Entries with model source code:
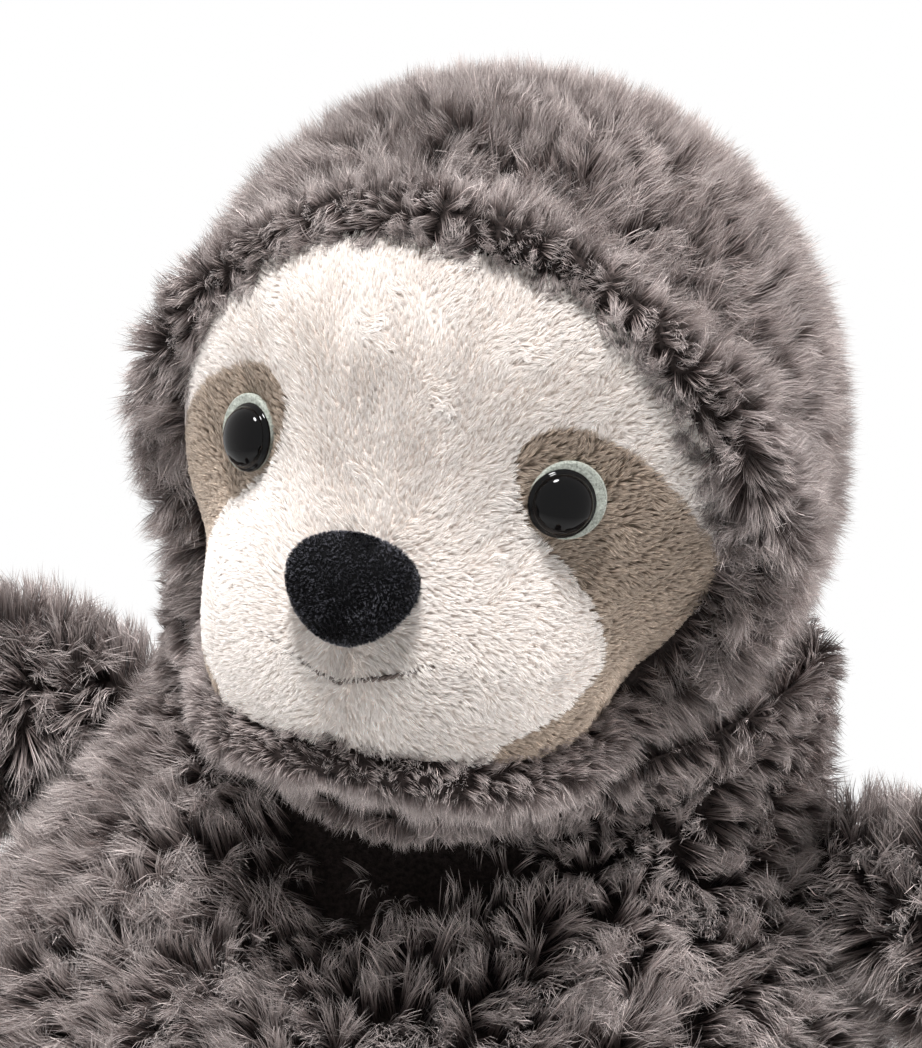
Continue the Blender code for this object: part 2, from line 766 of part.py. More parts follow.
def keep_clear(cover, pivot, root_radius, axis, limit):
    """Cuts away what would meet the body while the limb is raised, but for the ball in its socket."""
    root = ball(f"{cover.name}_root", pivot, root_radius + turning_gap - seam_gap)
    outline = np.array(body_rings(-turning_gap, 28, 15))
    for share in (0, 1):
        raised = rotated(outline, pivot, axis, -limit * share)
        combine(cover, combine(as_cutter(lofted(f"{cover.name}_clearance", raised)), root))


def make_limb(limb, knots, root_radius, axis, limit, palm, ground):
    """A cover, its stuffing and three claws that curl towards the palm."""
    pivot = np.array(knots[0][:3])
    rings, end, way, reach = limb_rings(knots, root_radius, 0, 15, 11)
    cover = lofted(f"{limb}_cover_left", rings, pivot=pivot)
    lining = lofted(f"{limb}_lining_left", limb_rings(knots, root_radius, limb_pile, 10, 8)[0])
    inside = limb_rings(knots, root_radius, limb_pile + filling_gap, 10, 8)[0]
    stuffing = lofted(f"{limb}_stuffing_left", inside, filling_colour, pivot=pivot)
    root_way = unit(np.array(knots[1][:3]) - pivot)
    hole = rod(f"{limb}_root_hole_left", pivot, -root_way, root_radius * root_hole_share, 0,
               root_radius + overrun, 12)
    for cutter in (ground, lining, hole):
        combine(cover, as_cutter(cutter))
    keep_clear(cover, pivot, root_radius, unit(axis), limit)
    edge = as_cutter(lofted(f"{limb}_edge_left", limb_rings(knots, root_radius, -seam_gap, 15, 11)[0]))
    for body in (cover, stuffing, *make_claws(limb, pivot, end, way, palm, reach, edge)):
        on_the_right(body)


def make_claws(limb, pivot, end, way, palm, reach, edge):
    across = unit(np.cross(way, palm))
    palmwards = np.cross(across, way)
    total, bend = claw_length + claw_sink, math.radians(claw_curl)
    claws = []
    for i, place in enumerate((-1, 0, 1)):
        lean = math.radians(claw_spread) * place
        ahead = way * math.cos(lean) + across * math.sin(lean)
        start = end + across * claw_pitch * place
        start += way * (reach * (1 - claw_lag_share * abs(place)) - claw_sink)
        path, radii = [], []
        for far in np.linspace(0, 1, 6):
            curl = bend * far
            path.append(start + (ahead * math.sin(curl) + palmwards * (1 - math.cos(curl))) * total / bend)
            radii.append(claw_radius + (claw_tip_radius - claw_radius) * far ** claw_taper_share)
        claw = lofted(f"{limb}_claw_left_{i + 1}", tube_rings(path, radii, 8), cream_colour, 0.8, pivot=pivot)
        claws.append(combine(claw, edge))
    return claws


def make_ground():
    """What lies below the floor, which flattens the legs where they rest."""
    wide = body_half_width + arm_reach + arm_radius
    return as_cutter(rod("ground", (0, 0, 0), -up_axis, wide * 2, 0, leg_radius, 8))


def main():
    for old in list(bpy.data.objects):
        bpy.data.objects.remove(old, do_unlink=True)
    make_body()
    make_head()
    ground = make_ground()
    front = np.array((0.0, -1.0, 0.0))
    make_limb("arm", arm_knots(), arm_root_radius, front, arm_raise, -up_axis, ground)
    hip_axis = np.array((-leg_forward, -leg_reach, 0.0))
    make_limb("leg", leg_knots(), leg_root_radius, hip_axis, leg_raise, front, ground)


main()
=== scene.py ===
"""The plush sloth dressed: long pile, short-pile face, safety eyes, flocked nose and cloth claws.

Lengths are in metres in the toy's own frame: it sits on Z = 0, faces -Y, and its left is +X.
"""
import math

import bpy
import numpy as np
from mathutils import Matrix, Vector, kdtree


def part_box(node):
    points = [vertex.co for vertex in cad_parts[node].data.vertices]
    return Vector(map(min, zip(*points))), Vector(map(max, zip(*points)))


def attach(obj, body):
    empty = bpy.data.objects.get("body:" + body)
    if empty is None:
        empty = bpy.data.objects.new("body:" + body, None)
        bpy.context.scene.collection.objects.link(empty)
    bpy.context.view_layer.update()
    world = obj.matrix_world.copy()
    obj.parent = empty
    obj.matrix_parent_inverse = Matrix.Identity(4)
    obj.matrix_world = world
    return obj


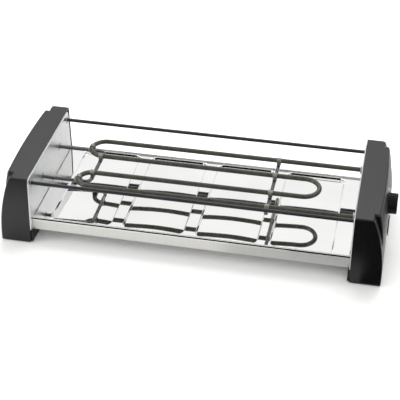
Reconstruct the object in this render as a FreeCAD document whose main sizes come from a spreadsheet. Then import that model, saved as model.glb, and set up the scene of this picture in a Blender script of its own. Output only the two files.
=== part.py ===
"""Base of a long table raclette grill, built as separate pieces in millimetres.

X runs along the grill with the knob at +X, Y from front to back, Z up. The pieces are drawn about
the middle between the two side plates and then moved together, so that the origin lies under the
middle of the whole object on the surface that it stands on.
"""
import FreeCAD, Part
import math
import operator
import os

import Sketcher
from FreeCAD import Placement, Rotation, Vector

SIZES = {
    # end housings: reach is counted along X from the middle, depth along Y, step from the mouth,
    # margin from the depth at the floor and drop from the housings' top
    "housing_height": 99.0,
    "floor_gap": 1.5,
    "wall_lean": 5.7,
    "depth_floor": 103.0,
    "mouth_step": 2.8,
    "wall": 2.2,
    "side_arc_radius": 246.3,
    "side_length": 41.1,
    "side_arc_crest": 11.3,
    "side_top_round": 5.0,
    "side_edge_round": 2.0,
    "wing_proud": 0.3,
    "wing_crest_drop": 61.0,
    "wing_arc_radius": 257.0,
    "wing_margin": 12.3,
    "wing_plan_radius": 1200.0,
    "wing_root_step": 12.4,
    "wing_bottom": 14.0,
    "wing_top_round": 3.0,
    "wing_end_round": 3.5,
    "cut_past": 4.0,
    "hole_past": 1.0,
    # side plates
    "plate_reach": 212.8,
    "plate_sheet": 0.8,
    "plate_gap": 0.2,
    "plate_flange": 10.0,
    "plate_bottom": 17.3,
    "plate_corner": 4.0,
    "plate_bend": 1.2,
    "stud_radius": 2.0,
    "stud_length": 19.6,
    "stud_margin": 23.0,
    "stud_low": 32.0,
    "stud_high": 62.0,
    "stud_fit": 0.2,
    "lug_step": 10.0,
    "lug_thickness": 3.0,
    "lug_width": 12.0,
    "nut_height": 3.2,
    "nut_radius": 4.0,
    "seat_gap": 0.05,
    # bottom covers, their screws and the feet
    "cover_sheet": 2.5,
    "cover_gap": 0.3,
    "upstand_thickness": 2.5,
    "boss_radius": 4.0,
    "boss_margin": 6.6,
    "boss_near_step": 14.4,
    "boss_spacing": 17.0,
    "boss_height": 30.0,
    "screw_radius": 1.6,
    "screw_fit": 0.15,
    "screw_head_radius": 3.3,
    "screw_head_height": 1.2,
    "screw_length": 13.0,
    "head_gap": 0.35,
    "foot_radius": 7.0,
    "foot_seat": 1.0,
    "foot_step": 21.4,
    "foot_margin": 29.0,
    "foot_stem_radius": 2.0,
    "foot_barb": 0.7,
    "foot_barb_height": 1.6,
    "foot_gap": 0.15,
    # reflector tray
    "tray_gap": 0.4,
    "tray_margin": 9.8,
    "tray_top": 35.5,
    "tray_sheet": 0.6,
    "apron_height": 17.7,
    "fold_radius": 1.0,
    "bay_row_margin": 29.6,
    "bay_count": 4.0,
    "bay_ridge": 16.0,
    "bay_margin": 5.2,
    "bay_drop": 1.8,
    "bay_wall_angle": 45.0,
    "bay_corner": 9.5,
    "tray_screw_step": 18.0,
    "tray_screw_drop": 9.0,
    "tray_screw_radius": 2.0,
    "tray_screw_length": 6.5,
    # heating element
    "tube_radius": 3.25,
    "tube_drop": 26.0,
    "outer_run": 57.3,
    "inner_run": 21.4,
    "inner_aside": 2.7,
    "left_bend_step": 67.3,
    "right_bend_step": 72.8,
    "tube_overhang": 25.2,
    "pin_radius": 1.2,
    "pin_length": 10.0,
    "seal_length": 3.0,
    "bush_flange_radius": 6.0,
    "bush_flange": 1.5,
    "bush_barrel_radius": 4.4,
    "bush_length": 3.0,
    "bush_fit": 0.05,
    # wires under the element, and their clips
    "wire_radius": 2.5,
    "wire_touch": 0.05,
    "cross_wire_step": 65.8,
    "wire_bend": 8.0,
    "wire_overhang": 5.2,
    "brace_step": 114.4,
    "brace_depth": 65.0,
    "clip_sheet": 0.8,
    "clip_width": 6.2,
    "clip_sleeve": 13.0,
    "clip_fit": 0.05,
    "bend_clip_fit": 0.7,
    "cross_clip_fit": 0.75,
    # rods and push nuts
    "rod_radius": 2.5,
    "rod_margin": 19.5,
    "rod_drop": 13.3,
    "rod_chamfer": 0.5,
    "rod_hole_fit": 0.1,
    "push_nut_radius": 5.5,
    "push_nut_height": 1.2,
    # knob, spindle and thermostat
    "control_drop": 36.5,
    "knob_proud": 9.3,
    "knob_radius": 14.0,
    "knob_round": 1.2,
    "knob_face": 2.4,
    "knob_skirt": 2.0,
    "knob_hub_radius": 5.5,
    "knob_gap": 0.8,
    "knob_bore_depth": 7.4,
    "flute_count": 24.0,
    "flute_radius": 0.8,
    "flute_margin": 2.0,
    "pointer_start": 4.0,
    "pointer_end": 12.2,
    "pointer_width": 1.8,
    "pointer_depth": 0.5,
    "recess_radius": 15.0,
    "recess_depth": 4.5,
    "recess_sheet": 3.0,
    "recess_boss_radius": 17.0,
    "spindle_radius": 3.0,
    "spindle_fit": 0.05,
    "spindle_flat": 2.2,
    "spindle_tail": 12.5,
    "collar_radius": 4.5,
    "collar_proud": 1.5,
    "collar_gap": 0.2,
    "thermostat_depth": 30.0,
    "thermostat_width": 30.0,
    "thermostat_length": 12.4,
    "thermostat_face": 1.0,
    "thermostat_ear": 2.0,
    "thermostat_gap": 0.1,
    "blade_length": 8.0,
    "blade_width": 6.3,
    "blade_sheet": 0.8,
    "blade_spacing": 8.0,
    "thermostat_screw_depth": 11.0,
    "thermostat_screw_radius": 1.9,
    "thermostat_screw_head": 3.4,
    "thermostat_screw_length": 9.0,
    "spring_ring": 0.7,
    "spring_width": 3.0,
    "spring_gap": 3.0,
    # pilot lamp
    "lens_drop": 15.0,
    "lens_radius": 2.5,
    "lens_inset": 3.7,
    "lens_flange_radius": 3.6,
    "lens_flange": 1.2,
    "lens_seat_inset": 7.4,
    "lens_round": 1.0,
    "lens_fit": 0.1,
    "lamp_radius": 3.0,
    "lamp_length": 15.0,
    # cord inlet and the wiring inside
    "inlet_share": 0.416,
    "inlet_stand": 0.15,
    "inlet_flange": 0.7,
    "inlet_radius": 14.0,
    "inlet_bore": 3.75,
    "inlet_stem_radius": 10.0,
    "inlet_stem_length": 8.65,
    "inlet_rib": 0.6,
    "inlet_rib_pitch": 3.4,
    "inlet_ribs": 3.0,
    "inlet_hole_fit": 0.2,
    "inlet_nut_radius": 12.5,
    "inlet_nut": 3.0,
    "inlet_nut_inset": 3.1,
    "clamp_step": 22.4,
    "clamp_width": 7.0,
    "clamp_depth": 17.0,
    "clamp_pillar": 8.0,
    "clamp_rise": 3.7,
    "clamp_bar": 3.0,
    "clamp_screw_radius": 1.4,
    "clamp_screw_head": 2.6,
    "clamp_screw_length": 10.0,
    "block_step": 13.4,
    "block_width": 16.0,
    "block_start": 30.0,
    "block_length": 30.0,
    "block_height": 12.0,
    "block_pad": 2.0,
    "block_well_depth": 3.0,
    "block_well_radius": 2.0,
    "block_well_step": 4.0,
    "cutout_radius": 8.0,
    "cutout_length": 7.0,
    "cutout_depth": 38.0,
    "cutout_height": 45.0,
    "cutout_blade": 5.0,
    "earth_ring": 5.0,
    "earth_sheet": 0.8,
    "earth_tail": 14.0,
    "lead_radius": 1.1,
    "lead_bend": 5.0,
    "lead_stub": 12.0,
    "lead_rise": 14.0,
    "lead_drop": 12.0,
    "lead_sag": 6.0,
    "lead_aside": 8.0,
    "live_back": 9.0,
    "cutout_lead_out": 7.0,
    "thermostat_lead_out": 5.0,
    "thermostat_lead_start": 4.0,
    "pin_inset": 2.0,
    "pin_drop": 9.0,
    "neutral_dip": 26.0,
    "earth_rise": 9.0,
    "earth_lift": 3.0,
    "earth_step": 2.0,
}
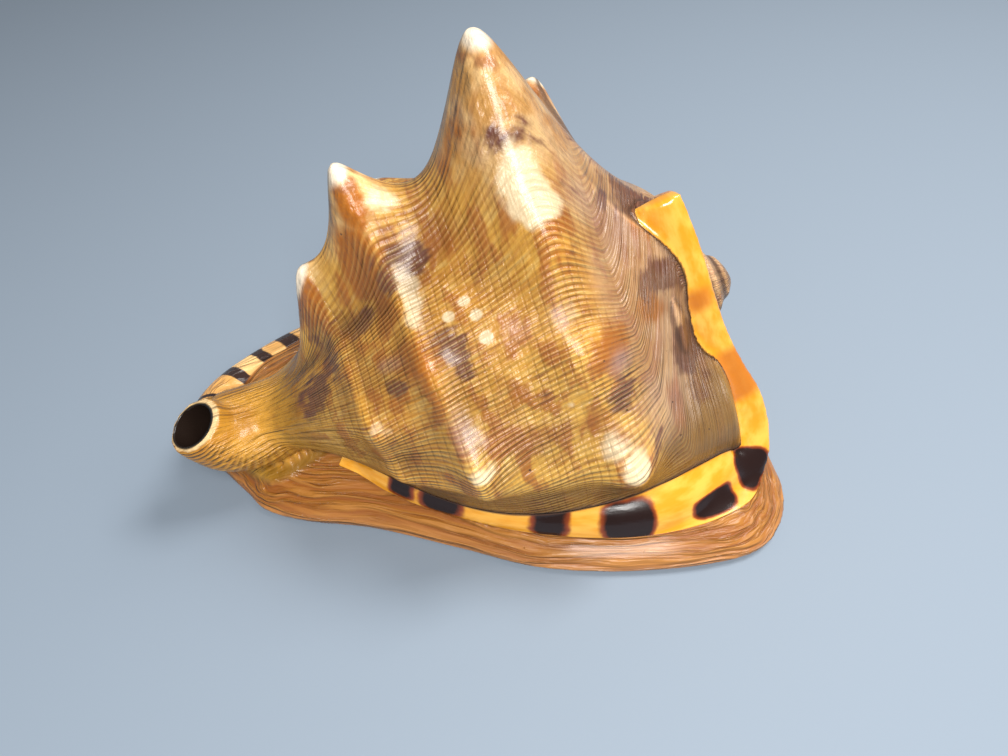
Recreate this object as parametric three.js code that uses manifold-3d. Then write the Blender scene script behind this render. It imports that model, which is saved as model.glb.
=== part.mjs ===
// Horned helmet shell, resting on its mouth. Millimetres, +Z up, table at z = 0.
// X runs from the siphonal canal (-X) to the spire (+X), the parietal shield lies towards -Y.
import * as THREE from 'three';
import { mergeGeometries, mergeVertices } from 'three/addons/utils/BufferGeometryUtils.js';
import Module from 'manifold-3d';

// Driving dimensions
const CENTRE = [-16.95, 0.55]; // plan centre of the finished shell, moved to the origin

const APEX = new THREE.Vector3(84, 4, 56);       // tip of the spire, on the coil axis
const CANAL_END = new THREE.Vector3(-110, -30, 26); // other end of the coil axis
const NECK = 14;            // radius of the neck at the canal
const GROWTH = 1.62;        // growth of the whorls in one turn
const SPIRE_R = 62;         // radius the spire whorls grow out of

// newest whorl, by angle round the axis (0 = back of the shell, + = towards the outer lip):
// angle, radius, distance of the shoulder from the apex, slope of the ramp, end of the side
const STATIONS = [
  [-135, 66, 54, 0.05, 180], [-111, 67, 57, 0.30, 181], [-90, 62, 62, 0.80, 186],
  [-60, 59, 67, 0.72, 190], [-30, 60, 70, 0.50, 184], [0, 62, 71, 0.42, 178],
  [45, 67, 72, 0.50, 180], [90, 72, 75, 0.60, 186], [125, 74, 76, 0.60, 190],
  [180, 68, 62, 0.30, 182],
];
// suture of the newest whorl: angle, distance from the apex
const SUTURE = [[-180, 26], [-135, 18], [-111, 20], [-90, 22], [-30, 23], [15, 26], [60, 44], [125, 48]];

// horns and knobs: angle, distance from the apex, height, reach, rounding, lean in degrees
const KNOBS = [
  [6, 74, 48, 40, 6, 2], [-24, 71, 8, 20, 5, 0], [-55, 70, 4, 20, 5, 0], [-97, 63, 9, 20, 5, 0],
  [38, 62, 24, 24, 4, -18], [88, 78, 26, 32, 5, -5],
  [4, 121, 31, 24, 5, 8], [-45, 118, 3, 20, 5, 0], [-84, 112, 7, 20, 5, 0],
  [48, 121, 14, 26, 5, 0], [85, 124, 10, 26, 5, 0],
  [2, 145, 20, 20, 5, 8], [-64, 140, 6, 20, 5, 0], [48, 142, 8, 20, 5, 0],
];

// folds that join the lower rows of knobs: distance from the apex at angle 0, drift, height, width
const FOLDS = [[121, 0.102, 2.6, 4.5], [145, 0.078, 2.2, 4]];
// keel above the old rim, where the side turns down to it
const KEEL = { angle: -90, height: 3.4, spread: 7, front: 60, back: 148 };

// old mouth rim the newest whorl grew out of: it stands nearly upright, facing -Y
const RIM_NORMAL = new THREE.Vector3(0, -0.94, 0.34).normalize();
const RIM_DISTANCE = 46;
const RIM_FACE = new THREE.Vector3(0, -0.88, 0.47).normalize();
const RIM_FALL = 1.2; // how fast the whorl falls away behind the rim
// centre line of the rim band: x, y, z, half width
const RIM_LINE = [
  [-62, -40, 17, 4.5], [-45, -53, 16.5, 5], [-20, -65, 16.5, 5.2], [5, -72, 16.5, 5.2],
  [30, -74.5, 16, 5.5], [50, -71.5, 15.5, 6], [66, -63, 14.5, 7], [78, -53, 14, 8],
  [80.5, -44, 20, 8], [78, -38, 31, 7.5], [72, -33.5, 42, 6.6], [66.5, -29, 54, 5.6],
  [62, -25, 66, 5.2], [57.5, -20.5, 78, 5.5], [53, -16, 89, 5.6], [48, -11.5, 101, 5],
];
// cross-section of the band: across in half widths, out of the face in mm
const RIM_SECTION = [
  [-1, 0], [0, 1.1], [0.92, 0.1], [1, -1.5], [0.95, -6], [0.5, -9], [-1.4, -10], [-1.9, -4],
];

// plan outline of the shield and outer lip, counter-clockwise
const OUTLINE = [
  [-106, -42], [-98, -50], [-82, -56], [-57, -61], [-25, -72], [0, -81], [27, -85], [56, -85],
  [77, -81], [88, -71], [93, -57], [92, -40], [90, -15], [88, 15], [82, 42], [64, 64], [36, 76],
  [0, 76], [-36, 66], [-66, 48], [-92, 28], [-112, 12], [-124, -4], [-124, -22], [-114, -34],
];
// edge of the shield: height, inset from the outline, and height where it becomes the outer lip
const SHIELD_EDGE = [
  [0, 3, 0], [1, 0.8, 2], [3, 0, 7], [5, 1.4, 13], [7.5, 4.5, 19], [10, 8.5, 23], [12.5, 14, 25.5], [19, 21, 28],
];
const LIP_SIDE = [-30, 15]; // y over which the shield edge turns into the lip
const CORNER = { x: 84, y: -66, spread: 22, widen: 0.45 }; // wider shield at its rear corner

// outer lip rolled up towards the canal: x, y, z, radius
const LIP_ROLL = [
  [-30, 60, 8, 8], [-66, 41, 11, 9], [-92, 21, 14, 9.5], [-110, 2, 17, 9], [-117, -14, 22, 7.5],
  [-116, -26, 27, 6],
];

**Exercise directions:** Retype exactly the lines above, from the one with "make_head()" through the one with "obj.matrix_world = world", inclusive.

**Result for this task:**
    make_head()
    ground = make_ground()
    front = np.array((0.0, -1.0, 0.0))
    make_limb("arm", arm_knots(), arm_root_radius, front, arm_raise, -up_axis, ground)
    hip_axis = np.array((-leg_forward, -leg_reach, 0.0))
    make_limb("leg", leg_knots(), leg_root_radius, hip_axis, leg_raise, front, ground)


main()
=== scene.py ===
"""The plush sloth dressed: long pile, short-pile face, safety eyes, flocked nose and cloth claws.

Lengths are in metres in the toy's own frame: it sits on Z = 0, faces -Y, and its left is +X.
"""
import math

import bpy
import numpy as np
from mathutils import Matrix, Vector, kdtree


def part_box(node):
    points = [vertex.co for vertex in cad_parts[node].data.vertices]
    return Vector(map(min, zip(*points))), Vector(map(max, zip(*points)))


def attach(obj, body):
    empty = bpy.data.objects.get("body:" + body)
    if empty is None:
        empty = bpy.data.objects.new("body:" + body, None)
        bpy.context.scene.collection.objects.link(empty)
    bpy.context.view_layer.update()
    world = obj.matrix_world.copy()
    obj.parent = empty
    obj.matrix_parent_inverse = Matrix.Identity(4)
    obj.matrix_world = world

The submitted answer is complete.